14 marzo 2019 16:28

Gentile bibliopatologo,
mi accade spesso di trovarmi in una situazione assai bizzarra. Cerco nella libreria un volume che non consulto da un un po’ di tempo e, non essendo l’ordine dei libri il mio punto di forza, mi oriento in base al ricordo che ho della copertina e della costa. Ebbene, ciò che capita spesso (forse sempre più spesso) è che l’immagine mentale che conservo del volume si riveli poi del tutto differente dal suo aspetto reale. Mi trovo così a vagare a vuoto per gli scaffali per scoprire che il libro era praticamente sotto i miei occhi, ignorato per via di questo strano disturbo che forse chiamerei “biblioagnosia”. Si tratta di un disturbo grave? C’è forse un processo di rimozione alla sua origine? O qualche forma di transfert librario?

–Simone Pollo

Caro Simone,
Non so se sia biblioagnosia – termine che hai coniato, immagino, sul calco di prosopoagnosia, l’incapacità di riconoscere i volti noti – ma il tuo disturbo è senza dubbio una variante cartacea di quelle che gli psichiatri chiamano delusional misidentification syndromes (Dms), un termine ombrello sotto cui ricade un po’ di tutto, dall’uomo che scambiò sua moglie per un cappello a quello che credeva di essere circondato da replicanti alieni che avevano preso le sembianze dei suoi cari. È un disturbo grave, il tuo? Non credo. E se lo fosse, saprei curarlo? Nemmeno per idea. E perché non mi hanno radiato ancora da tutti gli albi professionali? Ecco, questa è una buona domanda.

Triade illuminante, ma non troppo
Quindi, sappilo fin d’ora, dopo aver letto questa risposta continuerai a non trovare i tuoi libri. Il meglio che posso fare, nel mio esercizio abusivo di una professione abusiva, è suggerirti un metodo per trarre qualche vantaggio dalla tua bizzarra sindrome. Facciamo un esempio. Stai cercando Padre e figlio di Edmund Gosse. Hai una vaga reminiscenza del colore del dorso, della collocazione approssimativa nel caos della tua libreria, sai che dovrebbe essere un Adelphi, ti pare di intravederlo là in alto, prendi la scala, vai ad afferrarlo e cosa trovi? Invito a una decapitazione di Vladimir Nabokov. Cosa direbbe il dottor Freud? La triade padre, figlio e decapitazione illumina qualcosa dei tuoi pensieri in ombra? Io dico che c’è materia per una pensosa sosta sul lettino.

Il mio consiglio, in breve, è questo: quando ti capita di scambiare un libro per un altro, invece di maledire il tuo rincitrullimento incipiente prendila come un’occasione di autoanalisi.
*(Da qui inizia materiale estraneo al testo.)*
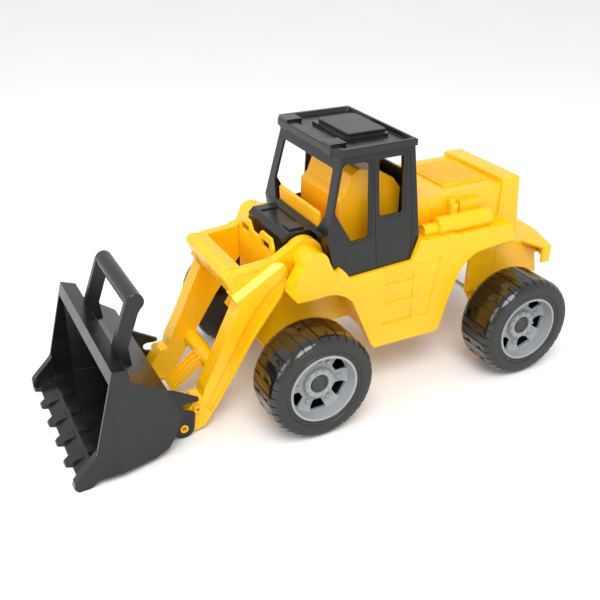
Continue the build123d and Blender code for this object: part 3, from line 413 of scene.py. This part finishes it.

Fermati a registrare le libere associazioni che quel cortocircuito biblioteconomico fa scintillare.

Matthias Haker, Getty Images

Ti accorgerai che sono all’opera i comuni meccanismi di condensazione e spostamento che generano le immagini oniriche. Potrebbe saltar fuori che il libro che ricordavi era in realtà un ircocervo di due o più libri diversi: il colore della copertina lo hai preso da Il cavaliere e la morte di Leonardo Sciascia, ma l’illustrazione era quella del Cavaliere inesistente di Italo Calvino, che hai confuso con Il diavolo in corpo di Raymond Radiguet, il tutto perché cercavi La carne, la morte e il diavolo di Mario Praz… quanto ti spillerebbe uno psicoanalista solo per districare questa trama di associazioni?

Non maledire la tua sbadataggine; pensa piuttosto che, mentre al piano nobile della tua mente prendevi fischi per fiaschi o Puškin per Crnjanski, laggiù nello scantinato il tuo inconscio, che non dorme mai e che la sa lunga, lavorava alacremente per tessere attraverso titoli, dorsi e copertine la tua biografia segreta.

Perciò, caro Simone, ogni volta che sbagli a prendere un libro, non rimetterlo subito al suo posto. Collocalo in uno scaffale apposito, e quando se ne saranno accumulati un po’ cerca di capire cosa tiene insieme le tue sviste. Potresti sorprenderti a constatare che, a dispetto delle apparenze, non sei tu a leggere i libri della tua biblioteca, ma sono loro a leggere te.